The rabbi helps reconnect the author with his faith through exchanges like this:

“But so many people wage wars in God’s name.
‘God,’ the Reb scolded, ‘does not want such killings to go on.’
Then why hasn’t it stopped?
He lifted his eyebrows.
‘Because man does.’ ”

Between Saturdays with Albert, Albom skillfully weaves in a second narrative about Henry Covington, whose journey through a hellish youth of poverty and drug addiction ultimate led him to establish the I Am My Brother’s Keeper ministry and homeless shelter in Detroit’s inner city.

When Albom drops by the church to write a feature story, he finds a ministry held together by faith and charity but little else. A gaping hole in the church roof ultimately forced the congregation to construct a makeshift tent of plastic sheeting in one corner to enable services to be held.

Covington’s courage and his congregation’s dedication nudged Albom to an ecumenical awakening.

“Before I started going through all this, I did not like it when other people started talking about their religion, especially if it wasn’t mine. I felt almost offended; don’t push what you believe on me, you know? And when people of my own faith talked about it, I was kind of embarrassed, too: don’t overdo this, don’t call attention to yourself.

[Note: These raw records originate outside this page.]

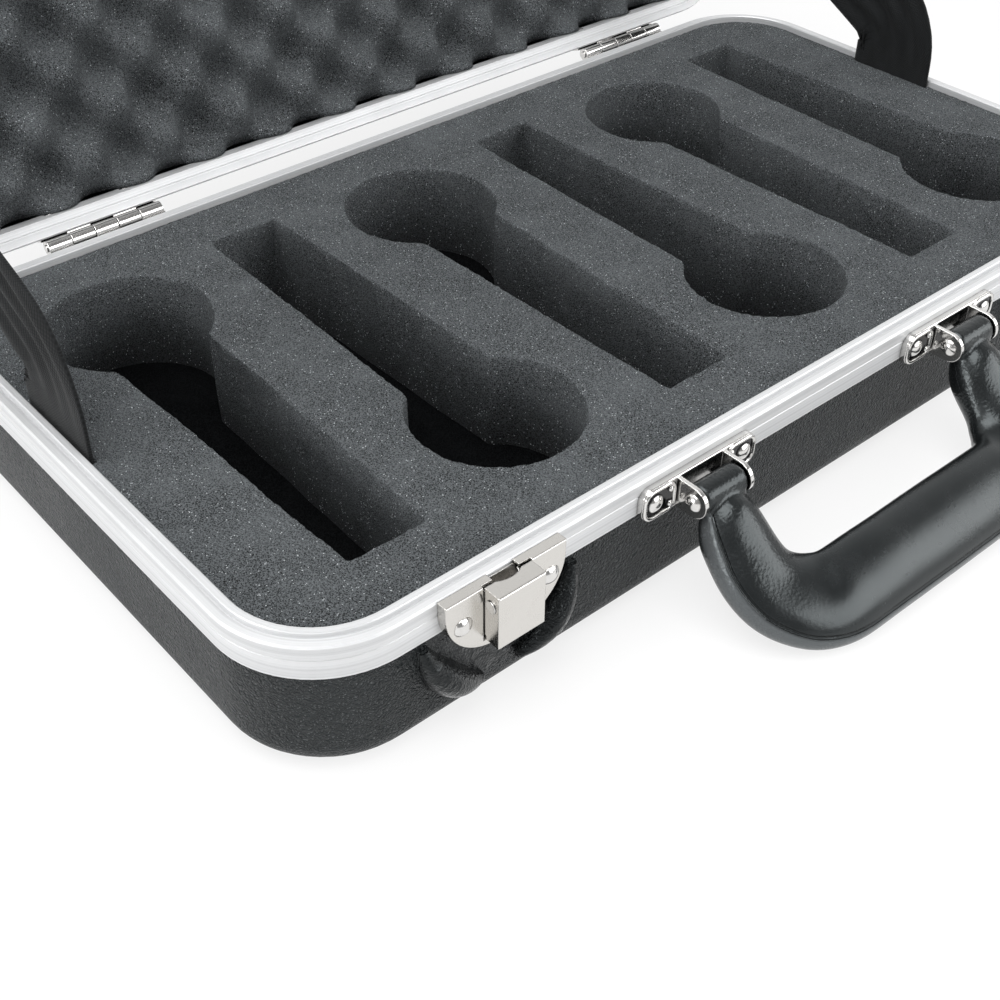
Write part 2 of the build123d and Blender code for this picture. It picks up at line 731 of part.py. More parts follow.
stay_stack = stay_gap + stay_thickness
for side in (-1, 1):
    for offset_y in (-stay_rivet_spacing / 2, stay_rivet_spacing / 2):
        for z, rivets, washers, holes in (
            (stay_rivet_z, base_stay_rivets, base_washers, base_holes),
            (lid_stay_rivet_z, lid_stay_rivets, lid_washers, lid_holes),
        ):
            y = stay_y + offset_y
            place = side_frame(side, y, z)
            top = place.offset(stay_stack + stay_washer_thickness)
            grip = stay_stack + stay_washer_thickness + channel_end - wall / 2
            rivets.append(rivet(top, grip, small_head_radius, small_head_height))
            washer = Cylinder(stay_washer_radius, stay_washer_thickness)
            washer -= Cylinder(rivet_shank_radius, 2 * stay_washer_thickness)
            washers.append(place.offset(stay_stack + stay_washer_thickness / 2) * washer)
            holes.append(hole(place, channel_end - wall / 4, drill))

base_shell = shell(seam, foam_top - channel_roof - channel_clearance)
lid_shell = shell(lid_depth, lid_depth - shoulder_height - channel_roof - channel_clearance)
lid_shell = Pos(0, 0, lid_top) * mirror(lid_shell, Plane.XY)
base_edging = edging(base_edging_section())
lid_edging = edging(lid_edging_section())
for cutter in base_holes:
    base_shell -= cutter
    base_edging -= cutter
for cutter in lid_holes:
    lid_shell -= cutter
    lid_edging -= cutter
keep("base_shell", base_shell)
keep("base_edging", base_edging)
keep("lid_shell", opened(lid_shell))
keep("lid_edging", opened(lid_edging))

foam = ring(-foam_gap, foam_floor, foam_top)
for index in range(slot_count):
    foam -= microphone_slot(index)
lid_foam_face = lid_seam + lid_foam_below_seam
lid_foam = ring(-foam_gap, floor_thickness, lid_top - lid_foam_face)
lid_foam = soften(lid_foam, floor_thickness, lid_foam_radius)
lid_foam = Pos(0, 0, lid_top) * mirror(lid_foam, Plane.XY)
pocket_depth = stay_stack + stay_washer_thickness + small_head_height + foam_gap
slit_depth = stay_stack + foam_gap
for side in (-1, 1):
    low, high = foam_top - stay_tail - foam_gap, foam_top - slit_height
    foam -= stay_relief(0, pocket_depth, low, high, side, stay_y)
    foam -= stay_relief(0, slit_depth, high, seam, side, stay_y)
    high = lid_seam + stay_tail + foam_gap
    for offset_y in (-stay_lid_slack, 0, stay_lid_slack):
        lid_foam -= stay_relief(0, pocket_depth, lid_seam, high, side, stay_y + offset_y)
keep("slotted_foam", foam)
keep("floor_foam", soften(ring(-foam_gap, floor_thickness, foam_floor), floor_thickness,
                          floor_foam_radius))
keep("lid_foam", opened(lid_foam))

for hand, side in (("left", -1), ("right", 1)):
    stay = fabric_stay(side)
    for offset_y in (-stay_rivet_spacing / 2, stay_rivet_spacing / 2):
        y = stay_y + offset_y
        eyelet = rivet_shank_radius + stay_hole_clearance
        stay -= hole(side_frame(side, y, stay_rivet_z), wall, eyelet)
        stay -= opened(hole(side_frame(side, y, lid_stay_rivet_z), wall, eyelet))
    keep(f"lid_stay_{hand}", stay)

keep("handle_grip", handle_grip())
keep("handle_pins", group(handle_pins))
keep("handle_bracket_rivets", group(bracket_rivets))
keep("latch_pins", group(latch_pins))
keep("latch_rivets", group(latch_rivets))
keep("strike_rivets", group(opened(rivet) for rivet in strike_rivets))
keep("hinge_pins", group(hinge_pins))
keep("hinge_base_rivets", group(base_hinge_rivets))
keep("hinge_lid_rivets", group(opened(rivet) for rivet in lid_hinge_rivets))
keep("base_stay_rivets", group(base_stay_rivets))
keep("lid_stay_rivets", group(opened(rivet) for rivet in lid_stay_rivets))
keep("base_stay_washers", group(base_washers))
keep("lid_stay_washers", group(opened(washer) for washer in lid_washers))

os.makedirs("parts", exist_ok=True)
for name, shape in parts.items():
    export_step(shape, f"parts/{name}.step")
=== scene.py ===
import bmesh
import bpy
import json
import math
from mathutils import Matrix, Vector, noise


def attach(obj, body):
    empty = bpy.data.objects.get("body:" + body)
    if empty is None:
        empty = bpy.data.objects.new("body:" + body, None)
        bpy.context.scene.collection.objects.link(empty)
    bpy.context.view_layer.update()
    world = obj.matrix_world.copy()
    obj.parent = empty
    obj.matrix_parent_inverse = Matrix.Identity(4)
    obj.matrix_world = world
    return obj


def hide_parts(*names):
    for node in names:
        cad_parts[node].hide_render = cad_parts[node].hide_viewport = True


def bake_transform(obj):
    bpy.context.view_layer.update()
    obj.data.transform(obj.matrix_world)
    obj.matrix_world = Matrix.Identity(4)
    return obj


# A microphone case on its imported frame, in metres: +X along the front, -Y the handle's side, +Z up.
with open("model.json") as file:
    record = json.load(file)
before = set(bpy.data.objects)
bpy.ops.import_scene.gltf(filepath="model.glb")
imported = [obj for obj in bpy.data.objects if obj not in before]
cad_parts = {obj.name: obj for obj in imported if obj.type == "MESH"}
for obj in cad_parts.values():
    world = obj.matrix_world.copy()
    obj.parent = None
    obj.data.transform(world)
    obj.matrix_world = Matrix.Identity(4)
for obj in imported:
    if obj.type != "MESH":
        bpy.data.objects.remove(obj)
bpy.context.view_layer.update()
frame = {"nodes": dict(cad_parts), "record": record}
nodes = frame["nodes"]
print("stage: frame loaded")

hinge = Vector((0, 0.1155, 0.04905))
openAngle = math.radians(110)
toOpen = Matrix.Translation(hinge) @ Matrix.Rotation(-openAngle, 4, "X") @ Matrix.Translation(-hinge)
toClosed = toOpen.inverted()


# ---- small helpers for materials
def makeNode(tree, kind, wires=None, **settings):
    made = tree.nodes.new(kind)
    for name, value in settings.items():
        setattr(made, name, value)
    for key, value in (wires or {}).items():
        if isinstance(value, bpy.types.NodeSocket):
            tree.links.new(value, made.inputs[key])
        else:
            made.inputs[key].default_value = value
    return made


def startMaterial(name, settings):
    material = bpy.data.materials.new(name)
    material.use_nodes = True
    tree = material.node_tree
    shader = tree.nodes["Principled BSDF"]
    for key, value in settings.items():
        shader.inputs[key].default_value = value
    place = makeNode(tree, "ShaderNodeTexCoord").outputs["Object"]
    return material, tree, shader, place


def calc(tree, operation, first, second=0.0):
    return makeNode(tree, "ShaderNodeMath", {0: first, 1: second}, operation=operation).outputs[0]


def fade(tree, value, low, high, start=0.0, end=1.0):
    wires = {"Value": value, "From Min": low, "From Max": high, "To Min": start, "To Max": end}
    return makeNode(
        tree, "ShaderNodeMapRange", wires, interpolation_type="SMOOTHSTEP"
    ).outputs[0]


def mixColour(tree, share, first, second):
    made = makeNode(tree, "ShaderNodeMix", {0: share, 6: first, 7: second}, data_type="RGBA")
    return made.outputs[2]


def grainNoise(tree, place, scale, detail=2.0, roughness=0.5, distortion=0.0):
    wires = {"Vector": place, "Scale": scale, "Detail": detail, "Roughness": roughness,
             "Distortion": distortion}
    return makeNode(tree, "ShaderNodeTexNoise", wires).outputs[0]


def cells(tree, place, scale, feature="F1", randomness=1.0):
    wires = {"Vector": place, "Scale": scale, "Randomness": randomness}
    return makeNode(tree, "ShaderNodeTexVoronoi", wires, feature=feature)


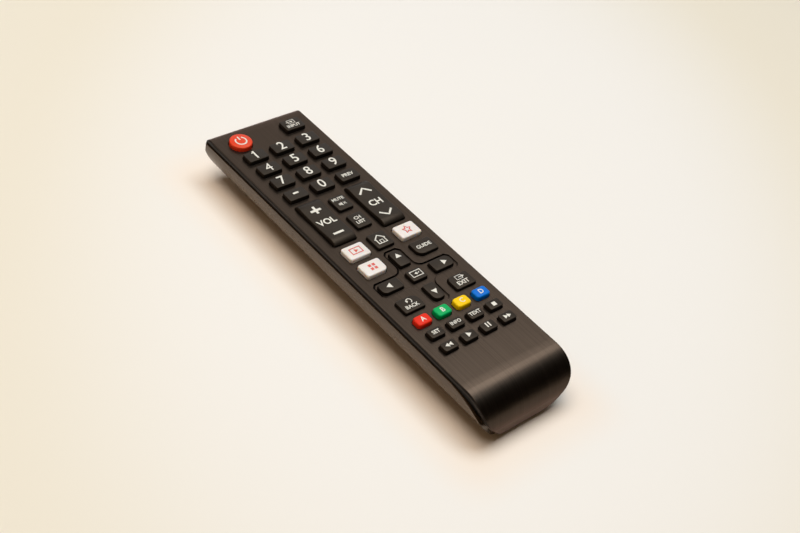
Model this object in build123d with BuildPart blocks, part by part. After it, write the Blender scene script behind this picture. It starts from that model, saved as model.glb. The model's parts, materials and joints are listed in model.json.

I felt uncomfortable in both directions,” he says.

“But I don’t anymore. I realized that you can be around people of faith and you don’t have to turn into a zombie. You don’t have to eat communion wafers or put on a yarmulke. It’s just one element of people’s lives and you can talk to them about it and celebrate it.”

Though Have a Little Faith was eight years in the making, Albom admits its message could not be more timely.

“I do think it’s fortuitous. When times get tough and money disappears and people get fired and the things you assumed were going to be there forever are not there, you start to drift back to something you once had and you wonder why you let it go in the first place,” he says.

Albom uses his success to power three charities: A Time to Heal, which focuses on community projects; The Dream Fund, which provides scholarships for underserved children; and S.A.Y. (Super All Year) Detroit, which serves the needs of the homeless.

But Albom refuses to take the credit, or to use his success to promote himself.

“My attitude, for better or worse since these books started to become what they’ve become, is I’m happy for them, I embrace them, but I don’t need to change who I am. I like who I am here. I don’t need to leave Detroit and go and try to elevate myself. I live in the same house, we have the same phone number and I have the same job as I did before Tuesdays with Morrie.”

Would he wish a little faith upon his hapless Detroit Lions?

“Yeah,” he chuckles, “along with a little defense.”

Jay MacDonald writes faithfully from Austin, Texas.